2/10
What Waits Below
4 September 2022
Warning: Spoilers
Also known as Secrets of the Phantom Caverns, this Sandy Howard-produced movie was made in a former limestone quarry and in natural caves, including Cathedral Caverns in Alabama and Cumberland Caverns and Fall Creek Falls in Tennessee.

According to the August 23, 1983 edition of the Miami Herald, carbon monoxide produced by the generators used to power the lights and filmmaking equipment built up in the Cathedral Caverns location and sent at least 17 people, including director Don Sharp (Psychomania) to the hospital.

Or maybe it was more, as star Lisa Blount (Prince of Darkness) remembered in an interview with Imagi Movies, "All the extras, as the Lemurians, were out in front of me, and I watched all these people just start silently falling over, fainting, as this wave of carbon monoxide came at them. All hell broke loose. We had little golf carts for transportation, and it was an immediate emergency situation of getting out, but these carts didn't go that fast. We had very sick people, and it was a matter of determining who got in the first car out - youngest ones first. It was just total chaos. There were sixty people who went to the hospital."

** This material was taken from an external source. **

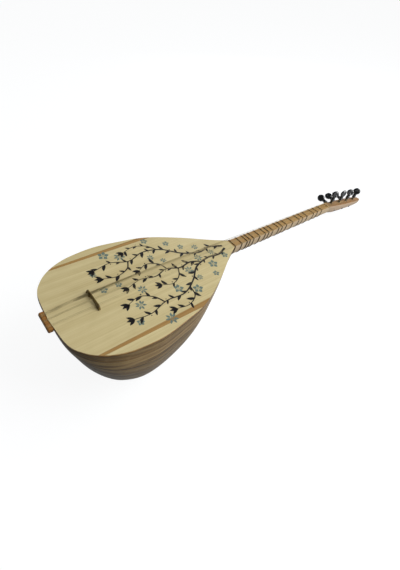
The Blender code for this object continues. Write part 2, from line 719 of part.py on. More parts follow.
def peg_route(index, diameter):
    """Where a string runs on the head and round its peg, in the head's frame."""
    names = {row[0]: row for row in peg_places()}
    radius = (PEG_RADIUS + GAP + diameter / 2) / math.cos(math.pi / WINDING_POINTS)
    if index < SIDE_STRINGS:
        _, centre, _, _ = names[f"peg_side_{index + 1}"]
        place = SIDE_STRING_BENDS[index]
        ahead = place + (centre[1] - place) * 0.3
        bends = [Vector((HEAD_CHAMFER * 0.8 - head_size(place)[0], place, diameter / 2 + GAP)),
                 Vector((-head_size(ahead)[0] - diameter / 2 - 2 * GAP, ahead, -HEAD_CHAMFER * 0.6))]
        out = (-math.cos(PEG_SIDE_RAKE), 0, math.sin(PEG_SIDE_RAKE))
        return bends + winding(centre, SIDE_WINDING_START, out, (out[2], 0, -out[0]), radius)
    _, centre, _, _ = names[f"peg_front_{index - SIDE_STRINGS + 1}"]
    return winding(centre, WINDING_START, (0, 0, 1), (1, 0, 0), radius)


def make_strings():
    neck_to_body = Matrix.Translation(NECK_FRAME.location) @ Matrix.Rotation(-NECK_TILT, 4, "X")
    to_neck = Matrix.Translation(HEAD_FRAME.location) @ Matrix.Rotation(-HEAD_TILT, 4, "X")
    outer = -GAP - HOLDER_REACH
    for index, (name, x_tail, x_bridge, x_nut, diameter) in enumerate(STRINGS):
        clear = HOLDER_EDGE * 0.8
        points = [(x_tail, outer + STRING_END, HOLDER_HOLE_Z), (x_tail, outer - clear, HOLDER_HOLE_Z),
                  (x_tail, outer - clear, -2.2 * HOLDER_EDGE), (x_tail, outer - 0.75 * clear, -clear / 2),
                  (x_tail, outer + 0.3 * HOLDER_EDGE, 0.65 * HOLDER_EDGE),
                  (x_tail, outer + 1.6 * HOLDER_EDGE, clear),
                  (x_bridge, BRIDGE_Y, STRING_OVER_BRIDGE)]
        wound = [to_neck @ point for point in peg_route(index, diameter)]
        over_nut = [Vector((x_nut, NUT_PLACE - GAP, STRING_OVER_NUT)),
                    Vector((x_nut, NUT_PLACE + NUT_THICKNESS + GAP, STRING_OVER_NUT))]
        points += [tuple(neck_to_body @ point) for point in over_nut + wound]
        tube(name, points, diameter, "steel")
        gap = least_gap(wound[-WINDING_TURNS * WINDING_POINTS - 1:], diameter, WINDING_POINTS - 1)
        print(f"least gap in the winding of {name}: {gap * 1000:.2f} mm")


def evaluated_points():
    """All points of the finished parts, in world space."""
    bpy.context.view_layer.update()
    graph = bpy.context.evaluated_depsgraph_get()
    clouds = []
    for part in PARTS.objects:
        if part.type not in {"MESH", "CURVE"}:
            continue
        solid = part.evaluated_get(graph)
        mesh = solid.to_mesh()
        flat = np.empty(len(mesh.vertices) * 3)
        mesh.vertices.foreach_get("co", flat)
        turn = np.array(part.matrix_world)
        clouds.append(flat.reshape(-1, 3) @ turn[:3, :3].T + turn[:3, 3])
        solid.to_mesh_clear()
    return np.vstack(clouds)


def lay_down():
    """Leans the instrument until the bowl and the head's tip touch one plane, then centres it on it."""
    points = evaluated_points()
    bowl = points[points[:, 1] < BOWL_LENGTH]
    head = points[points[:, 1] > NECK_START + NECK_LENGTH]

    def head_above(lean):
        return ((head[:, 2] * math.cos(lean) - head[:, 1] * math.sin(lean)).min()
                - (bowl[:, 2] * math.cos(lean) - bowl[:, 1] * math.sin(lean)).min())

    low, high = 0.0, math.radians(30)
    for _ in range(40):
        middle = (low + high) / 2
        low, high = (middle, high) if head_above(middle) > 0 else (low, middle)
    LYING.rotation_euler = (-low, 0, 0)
    turn = np.array(Matrix.Rotation(-low, 3, "X"))
    laid = points @ turn.T
    middle = (laid.min(axis=0) + laid.max(axis=0)) / 2
    LYING.location = (0, -middle[1], -laid[:, 2].min())
    print(f"lean {math.degrees(low):.3f} degrees, tail end at y {-middle[1]:.5f}")
    bpy.context.view_layer.update()


make_ribs()
make_blocks()
make_holder()
make_board()
make_neck()
make_head()
make_nut()
make_bridge()
make_frets()
make_pegs()
make_strings()
lay_down()
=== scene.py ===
"""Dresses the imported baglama: varnished woods, a bowl of fine ribs, line frets, wires and turned pegs.

Lengths are in metres. Most pieces are made in the instrument's own frame, with +Y from the tail to
the peg head, +X to the treble side and +Z up from the soundboard's face, and then laid over the solids.
"""
import json
import math
import random

import bmesh
import bpy
import numpy as np
from mathutils import Matrix, Vector


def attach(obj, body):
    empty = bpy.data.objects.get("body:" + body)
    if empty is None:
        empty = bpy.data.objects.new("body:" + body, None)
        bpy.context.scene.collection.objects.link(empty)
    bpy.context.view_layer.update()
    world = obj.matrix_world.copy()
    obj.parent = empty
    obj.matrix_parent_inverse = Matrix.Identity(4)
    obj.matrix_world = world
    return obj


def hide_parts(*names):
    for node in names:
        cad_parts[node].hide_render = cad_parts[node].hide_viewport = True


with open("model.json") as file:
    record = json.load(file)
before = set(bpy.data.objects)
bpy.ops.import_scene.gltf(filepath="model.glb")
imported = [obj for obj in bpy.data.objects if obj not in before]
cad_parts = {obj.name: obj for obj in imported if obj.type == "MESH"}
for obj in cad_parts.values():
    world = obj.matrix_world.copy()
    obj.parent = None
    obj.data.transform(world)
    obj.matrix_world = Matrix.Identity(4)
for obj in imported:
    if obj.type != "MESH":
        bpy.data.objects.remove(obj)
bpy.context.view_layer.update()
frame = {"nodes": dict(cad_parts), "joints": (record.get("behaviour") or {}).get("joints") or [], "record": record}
NODES = frame["nodes"]
MOUNTS = {mount["name"]: mount for mount in frame["record"]["mounts"]}
JOINTS = {joint["name"]: joint for joint in frame["joints"]}

# Places that tie the frames to the solids
HOLDER_MOUNT = (0.005, -0.0078, -0.0035)  # the record's mount on the string holder's end
NECK_START = 0.4229  # where the neck meets the bowl
FRONT_PEG_PLACE = (-0.0025, 0.025, 0.0)  # the first front peg, in the head's frame
GAP = 0.0003  # clearance between neighbouring pieces

# Soundboard: y, centre's distance from the middle and width of each strip, towards tail and neck
STRIPS = {
    "treble": ((0.050, 0.0986, 0.0050), (0.250, 0.1020, 0.0100)),
    "bass": ((0.050, 0.1012, 0.0050), (0.250, 0.1036, 0.0090)),
}
BOARD_THICKNESS = 0.0028
BOARD_STEPS = 240
BOARD_ROUNDING = 0.0006
FACE_LEAST = 0.95  # a face of the board whose normal points up less than this is its edge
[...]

That may have been more exciting than this movie, in which a military communication device used to alert submarines ends up losing its signal in a cave in Central America. The military sends Major Elbert Stevens (Timothy Bottoms) and scientist Leslie Peterson (Blount) to learn what happened. That's when things go all Shaver mystery and Lemurians - albino cave people show up. But are they heroes or villains? Are we the heroes or villains? And hey - Richard Johnson (Zombi 2) shows up!

Based on a story by Freddie Francis, the script was written by Robert Vincent O'Neil (the same guy who made the Angel movies!) and Christy Marx (the same woman who created JEM and the Holograms!). The tagline for this movie was "Underground, no one can hear you die." Alien this is not.

This looks like a TV movie in the best of ways and I kind of love it for how completely stupid it is. I mean, the military supercomputer is a Commodore 64 with the logo taped over. If that makes you want to watch this, you are my kind of person.